Maya Feb visit to archives
Maya February visit to Archives

In a rapidly globalizing world, one emerging issue for many anthropologists is the disappearance of culture. Here at UNC, Dr. Patricia McAnany and Dr. Gabrielle Vail, are using funding, education, and their expertise as researchers of Maya heritage to fight this trend. Their collaborations is supported through InHerit, a non-profit organization ran from here in UNC’s Alumni Hall which “celebrates indigenous heritage through progressive collaborations that educate and advocate for native languages, traditions, and the rights of local communities to manage and conserve the material remains of the past.”

 

This year, they are running an ambitious international project that links Morganton, NC, an area with a particularly high Maya population, and Yucatan, Mexico.

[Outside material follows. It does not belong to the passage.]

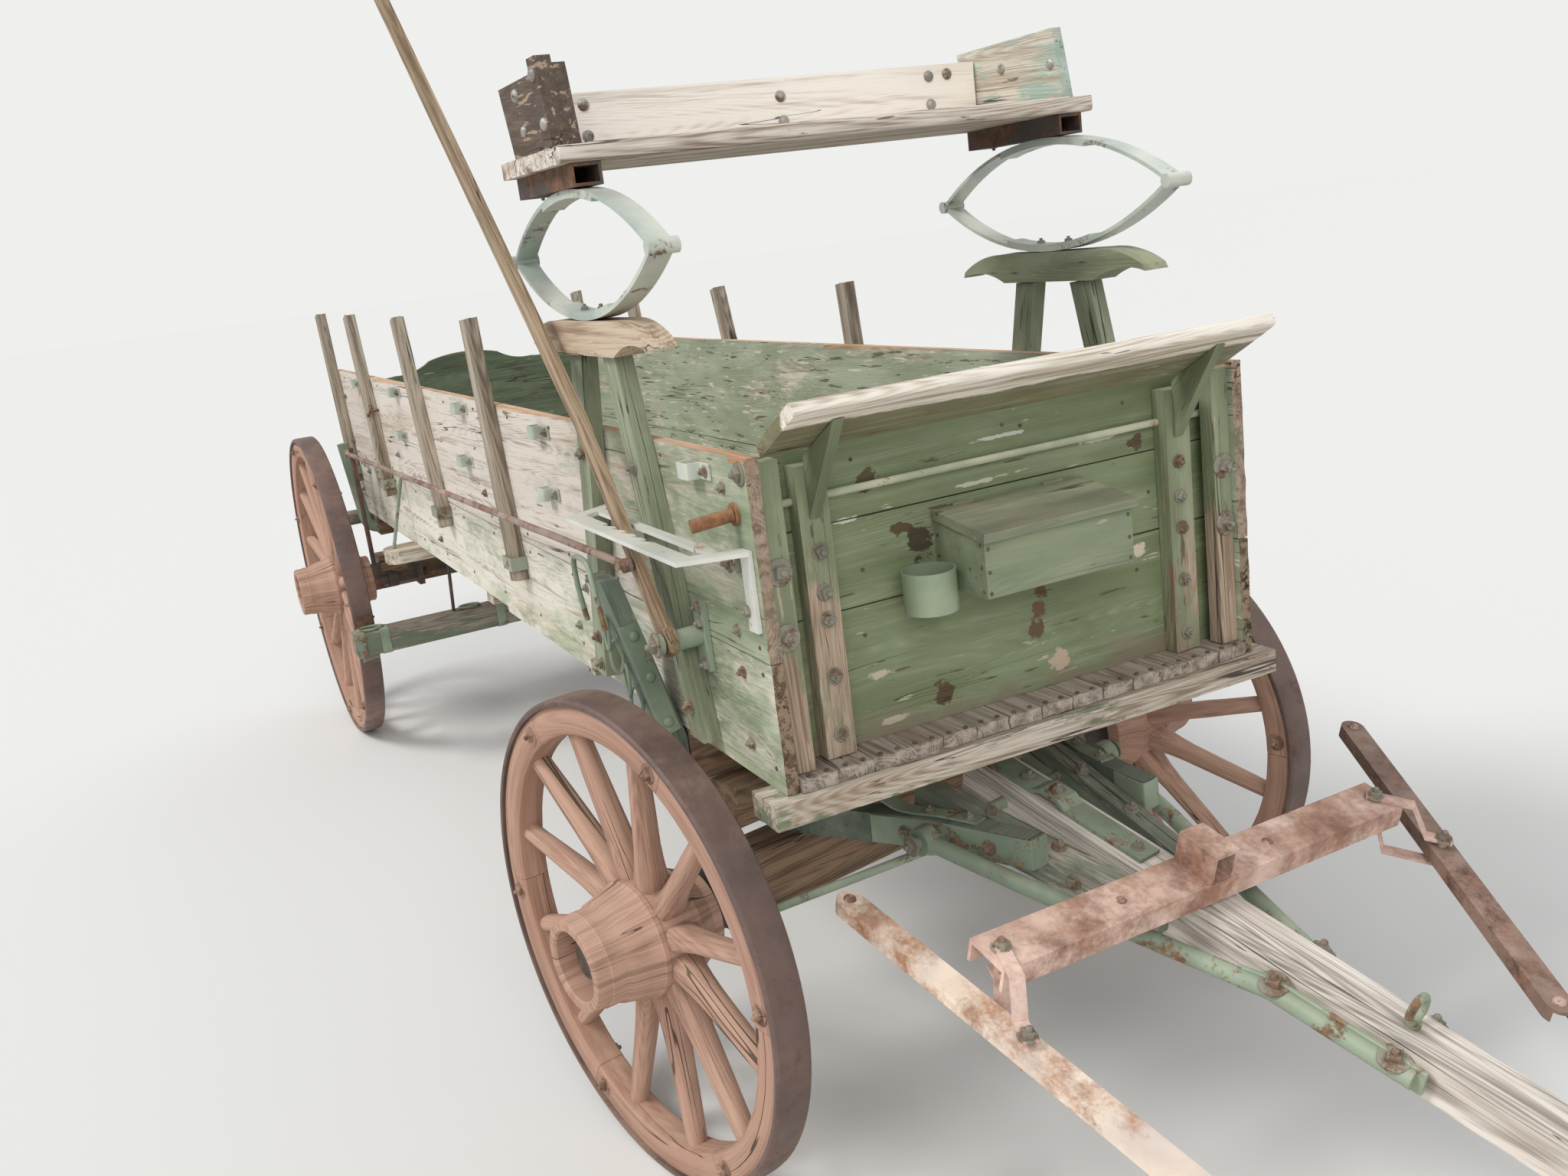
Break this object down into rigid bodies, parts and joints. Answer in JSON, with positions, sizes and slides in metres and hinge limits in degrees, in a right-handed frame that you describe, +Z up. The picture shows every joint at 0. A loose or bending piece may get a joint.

InHerit is reconnecting modern high-school youth with their Maya ancestry using a combination of archival research, student-driven projects and workshops, and cross-cultural exchange programs. Maya SHC visit-5

The project, which is currently funded for one year by a grant from the US Department of State through a program administered by the American Alliance of Museums has seen massive support locally and the hope is that it can become an ongoing resource for Morganton’s Maya students and potentially beyond. It has also built a productive relationship between the Department and UNC’s renowned Southern Historical Collection. Currently, InHerit is finalizing a student-curated exhibit, “Revitalizing Maya History and Heritage: Our View from the Archives”, which will be open to the public at Wilson Library on April 13th from 11:00am to 5:00pm. For more information on InHerit, visit In-herit.org.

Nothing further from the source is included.